The retail and leisure sectors are full of companies with accounting red flags, according to investment bank Liberum which has screened for future business risks by looking at profit smoothing, working capital, cash uses and governance issues.
It declares Domino’s Pizza (DOM) to have the biggest red flag when it comes to looking at one-off items in financial results, often called exceptional items.
Liberum adds that the pizza seller’s long-term receivables – amounts owed to the business – have increased by 27% over the last three years and questions whether this is sustainable.
It says Majestic Wine (WINE:AIM) is holding inventory for longer but is paying creditors faster, so operations are more capital intensive.
Liberum calls AO World (AO.) ‘the worst offender’ when it comes to working capital issues, noting that the retailer is taking a lot longer to get paid by suppliers compared to two years ago.

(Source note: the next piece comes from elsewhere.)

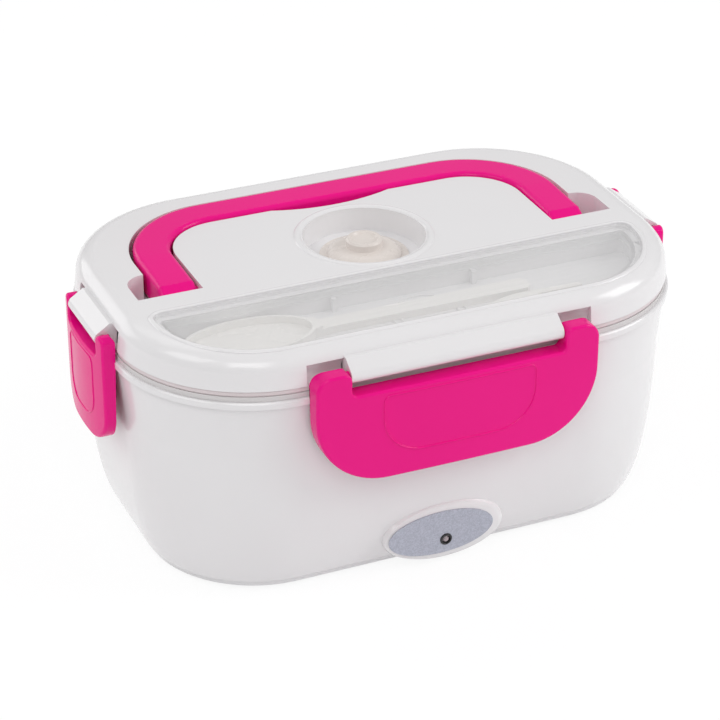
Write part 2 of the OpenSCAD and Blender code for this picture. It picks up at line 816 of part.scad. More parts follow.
module latch(lug_l, ear, r, panel_w) {
    hw = lug_l / 2 + gap + ear;
    ear_in = lug_l / 2 + gap;
    difference() {
        hull() {
            outward(-4, latch_face - 1.8) latch_outline(hw, r, 0);
            outward(-4, latch_face - 0.8) latch_outline(hw, r, 0.4);
            outward(-4, latch_face - 0.2) latch_outline(hw, r, 1.1);
            outward(-4, latch_face) latch_outline(hw, r, 1.9);
        }
        difference() {
            outward(-5, latch_face - latch_wall) latch_outline(hw, r, latch_wall);
            translate([-hw, -6, strip_z - 2]) cube([2 * hw, 20, 20]);
            translate([-ear_in + 4, 0.1, hook_z - 2.2]) cube([2 * ear_in - 8, 10, 2.2]);
        }
        translate([-ear_in, -6, strip_z]) cube([2 * ear_in, 20, 20]);
        // the ears' top rear corners are round about the hinge
        translate([hw + 1, lug_out, lug_z]) rotate([90, 0, -90]) linear_extrude(2 * hw + 2)
            difference() {
                square([9, 9]);
                circle(r = ear_top - 0.1);
            }
    }
    outward(latch_face, latch_face + 0.3) difference() {
        translate([0, strip_z - 14.2]) rounded(panel_w, 24, 9);
        translate([0, strip_z - 14.2]) rounded(panel_w - 1.6, 22.4, 8.2);
    }
    for (s = [0, 180])
        translate([0, lug_out, lug_z]) rotate([0, 0, s]) translate([ear_in - 4.8, 0, 0])
            rotate([0, 90, 0]) cylinder(r = pin_r, h = 6);
}

module long_latch() { latch(long_lug, ear_w, 28, 62); }
module short_latch() { latch(short_lug, side_ear_w, 13, 22); }

module latch_front() {
    color(pink) difference() { at_front() long_latch(); latch_clearance(); }
}

module latch_rear() {
    color(pink) difference() { at_rear() long_latch(); latch_clearance(); }
}

module latch_left() {
    color(pink) difference() { at_left() short_latch(); latch_clearance(); }
}

module latch_right() {
    color(pink) difference() { at_right() short_latch(); latch_clearance(); }
}

outer_body();
base_cover();
rubber_feet();
base_screws();
inner_liner();
heating_plate();
ptc_heater();
heater_clamp();
clamp_screws();
thermal_cutout();
power_inlet();
inlet_pins();
led_board();
led_lamp();
indicator_ring();
indicator_plate();
food_tray();
side_box();
side_box_lid();
lid_shell();
lid_liner();
lid_seal();
vent_valve();
handle();
utensil_cover();
spoon();
fork();
latch_front();
latch_rear();
latch_left();
latch_right();
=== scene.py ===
"""An electric lunch box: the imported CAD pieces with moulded-plastic, silicone and metal looks."""
import math

import bmesh
import bpy
from mathutils import Matrix, Vector


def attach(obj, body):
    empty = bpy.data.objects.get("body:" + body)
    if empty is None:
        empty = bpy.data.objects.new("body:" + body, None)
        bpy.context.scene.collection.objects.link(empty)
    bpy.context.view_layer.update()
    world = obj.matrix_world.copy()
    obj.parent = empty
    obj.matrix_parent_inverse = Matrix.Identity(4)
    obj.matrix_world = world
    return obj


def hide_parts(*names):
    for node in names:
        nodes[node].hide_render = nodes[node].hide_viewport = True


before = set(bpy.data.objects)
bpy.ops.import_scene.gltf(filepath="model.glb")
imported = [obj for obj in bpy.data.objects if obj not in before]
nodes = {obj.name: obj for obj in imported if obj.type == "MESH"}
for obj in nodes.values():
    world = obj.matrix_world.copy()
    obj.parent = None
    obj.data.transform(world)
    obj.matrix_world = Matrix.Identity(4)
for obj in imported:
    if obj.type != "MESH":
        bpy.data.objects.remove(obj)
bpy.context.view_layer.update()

MM = 0.001

# ---------------------------------------------------------------- camera

AZIMUTH = math.radians(-23.453)
ELEVATION = math.radians(28.931)
DISTANCE = 1.0388
TARGET = Vector((-0.000216, 0.010765, 0.047417))
FOCAL_PIXELS = 2600
FRAME_PIXELS = 720
SENSOR = 36.0


def add_camera():
    back = Vector((math.sin(AZIMUTH) * math.cos(ELEVATION),
                   -math.cos(AZIMUTH) * math.cos(ELEVATION), math.sin(ELEVATION)))
    data = bpy.data.cameras.new("camera")
    data.sensor_width = SENSOR
    data.lens = FOCAL_PIXELS * SENSOR / FRAME_PIXELS
    data.clip_start = 0.05
    camera = bpy.data.objects.new("camera", data)
    camera.location = TARGET + back * DISTANCE
    camera.rotation_euler = (-back).to_track_quat("-Z", "Y").to_euler()
    bpy.context.scene.collection.objects.link(camera)
    bpy.context.scene.camera = camera


# ---------------------------------------------------------------- materials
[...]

Also ranking highly in terms of material levels of one-off charges are Superdry (SDRY), Dixons Carphone (DC.) and deal-hungry DFS Furniture (DFS), with Liberum fretting that the decline in the latter’s core business ‘may be being masked by the group’s acquisitions’.
In terms of Boohoo (BOO:AIM) it says there is potentially a large cash outflow relating to the option management has on buying out the remaining stake in Pretty Little Thing.